As our conversation veers towards his memorable experiences, Siddharth reminisces about an incident. “While I was interviewing Salman Khan for a radio channel, a PR professional was continuously nagging me and giving directions as what to ask and what not. I kept the mike aside and told Salman, ‘Just the way you want to make a difference to the cinema, I want to make a difference to anchoring. And this person is stopping me, what do I do? To which Salman responded, ‘I like his style and that’s what’s keeping the conversation engaged. Let him be different, please don’t interfere.’ This event gave me a lot of courage and confidence and unleashed my self-potential. I always make sure that I keep getting love and respect from the audiences,” he says.

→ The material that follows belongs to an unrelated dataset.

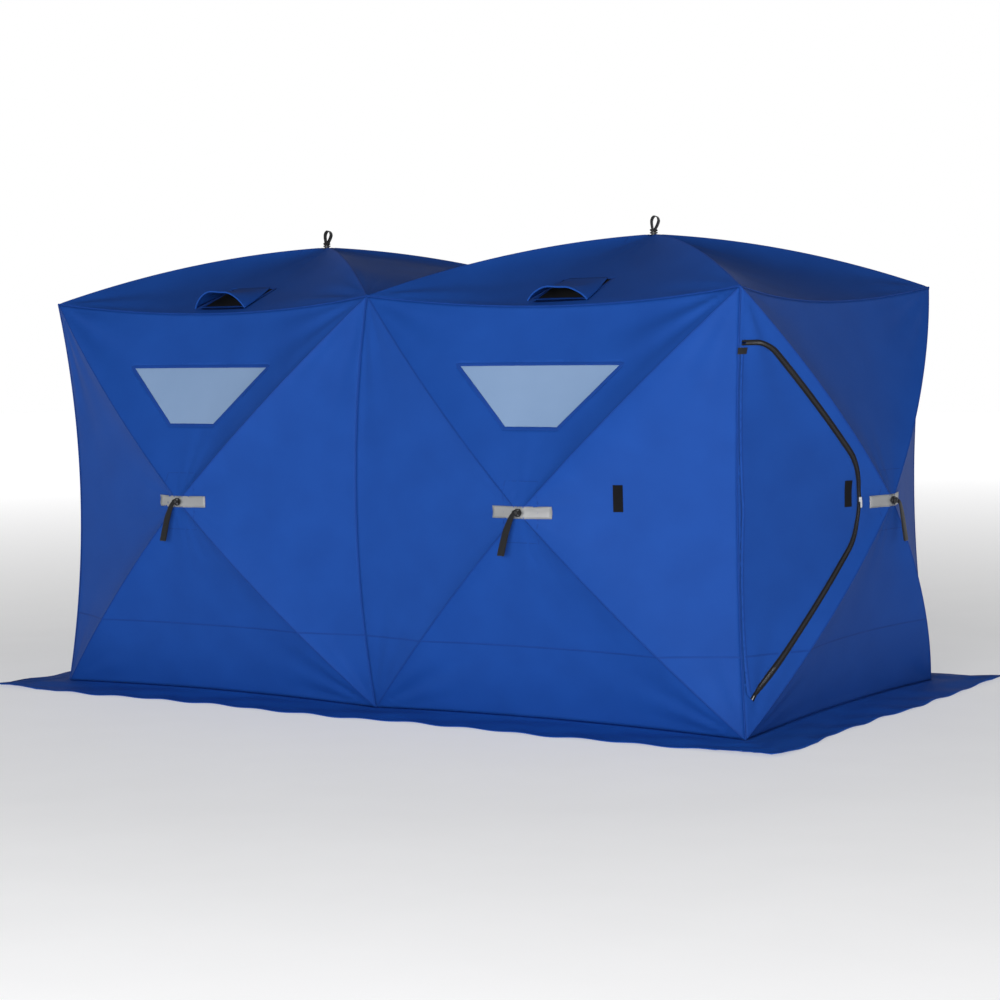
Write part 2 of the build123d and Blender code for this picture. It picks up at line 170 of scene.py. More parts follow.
def add_world():
    """A white studio wall all round, under a dim ceiling."""
    bpy.context.scene.view_settings.view_transform = "Standard"
    world = bpy.data.worlds.new("studio")
    bpy.context.scene.world = world
    tree = nodes_of(world)
    where = tree.nodes.new("ShaderNodeTexCoord")
    split = tree.nodes.new("ShaderNodeSeparateXYZ")
    ramp = tree.nodes.new("ShaderNodeValToRGB")
    low, high = ramp.color_ramp.elements
    low.position, low.color = 0.2, (1.0, 1.0, 1.0, 1)
    high.position, high.color = 0.45, (*CEILING, 1)
    sky = tree.nodes.new("ShaderNodeBackground")
    out = tree.nodes.new("ShaderNodeOutputWorld")
    tree.links.new(where.outputs["Generated"], split.inputs[0])
    tree.links.new(split.outputs["Z"], ramp.inputs[0])
    tree.links.new(ramp.outputs[0], sky.inputs["Color"])
    tree.links.new(sky.outputs[0], out.inputs[0])


# Materials.
def shader(name, rough=0.6, metal=0.0, specular=0.5, sheen=0.0, coat=0.0, glow=0.0):
    made = bpy.data.materials.new(name)
    tree = nodes_of(made)
    out = tree.nodes.new("ShaderNodeOutputMaterial")
    main = tree.nodes.new("ShaderNodeBsdfPrincipled")
    main.inputs["Roughness"].default_value = rough
    main.inputs["Metallic"].default_value = metal
    main.inputs["Specular IOR Level"].default_value = specular
    main.inputs["Sheen Weight"].default_value = sheen
    main.inputs["Sheen Roughness"].default_value = 0.4
    main.inputs["Coat Weight"].default_value = coat
    main.inputs["Emission Color"].default_value = (1, 1, 1, 1)
    main.inputs["Emission Strength"].default_value = glow
    tree.links.new(main.outputs[0], out.inputs[0])
    return made, tree, main


def shade(tree, main, factor, colours):
    """Colour the shader by a ramp over a factor."""
    ramp = tree.nodes.new("ShaderNodeValToRGB")
    ramp.color_ramp.elements[0].color = (*colours[0], 1)
    ramp.color_ramp.elements[1].color = (*colours[1], 1)
    ramp.color_ramp.elements[0].position = 0.3
    ramp.color_ramp.elements[1].position = 0.7
    tree.links.new(factor, ramp.inputs[0])
    tree.links.new(ramp.outputs[0], main.inputs["Base Color"])


def bump(tree, main, height, distance, strength=1.0):
    made = node(tree, "ShaderNodeBump", Strength=strength, Distance=distance)
    tree.links.new(height, made.inputs["Height"])
    if main.inputs["Normal"].is_linked:
        tree.links.new(main.inputs["Normal"].links[0].from_socket, made.inputs["Normal"])
    tree.links.new(made.outputs[0], main.inputs["Normal"])


def noise(tree, source, scale, detail=3.0):
    made = node(tree, "ShaderNodeTexNoise", Scale=scale, Detail=detail)
    tree.links.new(source, made.inputs["Vector"])
    return made.outputs["Fac"] if "Fac" in made.outputs else made.outputs[0]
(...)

Siddharth agrees to the fact that if you are making a difference, then you have to face the backlash, especially in a social media-driven society. “You become a trendsetter when you end up doing things beyond people’s expectations. I love criticisms more than compliments, but at times it goes beyond my control. If it is a great criticism that helps me improve, I consider it. I might be naughty or be a badmaash in my way of dealing things, but people around me know that I am honest with my work and this spirit keeps me going.” 
A pure Chennaiite at heart, Siddharth misses crispy dosas, mini idlies, thayir sadam, etc. “Though I am settled in Mumbai for work, no one can take the Tamilian out of me. So, whenever I come to Chennai, I eat to my heart’s content,” he sums up.